7 of 341 comments (clear)

  1. Re:Proxy server fun by rincebrain · · Score: 4, Insightful

    Yes. An open proxy server on a topic just mentioned by /.

    I can't imagine that's abusable. I mean, nobody would embed ads in their IPv6 proxy if it became too popular, right?

    Just a thought.

    --
    It's only an insult if it's not true.
  2. Most people don't care about IPv6 by Anonymous Coward · · Score: 5, Insightful

    IPv6 was primarily designed to solve a *problem*.

    That problem was IPv4 address space exhaustion.

    If the problem isn't hurting people on either side (client or server), then there is no reason for them to migrate to IPv6.

    For people in certain heavy net using countries (such as Japan and S. Korea) which have received a smaller slice of the IPv4 pie, then there is more incentive to move; for the vast bulk of the world there is very little incentive to move to IPv6.

    1. Re:Most people don't care about IPv6 by tokachu(k) · · Score: 4, Insightful

      The problem exists just as much in the U.S. as it does anywhere else in the world. For example... Do you use NAT (a home router)? Blame your IPv4-based ISP for not having enough address space for you. Do you run a web-hosting company? You probably know how expensive address space is. Neither Japan nor South Korea had to use IPv6. They could've stuck IPv4 and NAT (something that rural broadband companies in the U.S. do, by the way), but they didn't. They chose to solve the problem rather than ignore it.

  3. Reverse proxy servers always open by jgarzik · · Score: 4, Insightful

    Silly people.

    A reverse proxy server (http accelerator) must be open to the public.

    However, that does not mean the server is an "open proxy"... the proxy configuration only proxies for the specific web sites listed in the configuration file.

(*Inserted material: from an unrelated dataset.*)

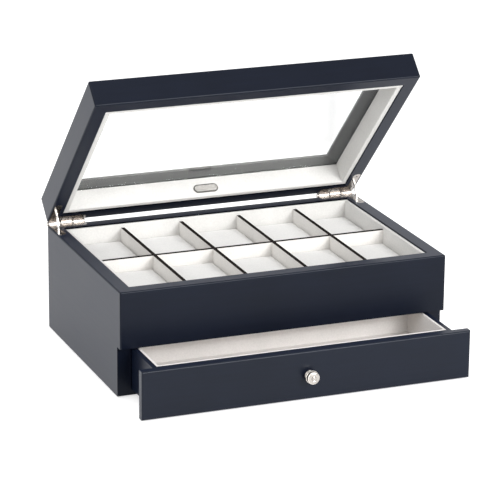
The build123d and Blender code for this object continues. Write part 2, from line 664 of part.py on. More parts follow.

  4. Re:Not a Catch-22 by Bombcar · · Score: 4, Insightful

    I always thought that the way it worked was that if you were certified insane you couldn't fly, but the Catch-22 was that if you tried to get certified insane it proved that you didn't want to fly, which was an action of a sane man, therefore you had to fly. Nothing you could do would prevent you from flying.

  5. Re:ISPs by iabervon · · Score: 4, Insightful

    ISPs do provide IPv6 addresses for free when they provide IPv4 addresses. Every IPv4 address has a corresponding IPv6 address. One of the points of moving to a huge address space is that you can assign each old address a new address and not use up a significant portion of the new address space.

    What would be interesting is if ISPs would assign a static IPv6 address to customers who have dynamic IPv4 addresses. If the ISP has IPv6 at all, they have a huge block of addresses, which they could trivially assign to their customers by account number. And then there would be people who would set up IPv6-only sites or sites where the IPv6 address was more reliable, because the address was free.

  6. Re:Proxy server fun by maxwell+demon · · Score: 5, Insightful

    Bah, that's nothing. My proxy converts first posts on slashdot into insightful comments!

    --
    The Tao of math: The numbers you can count are not the real numbers.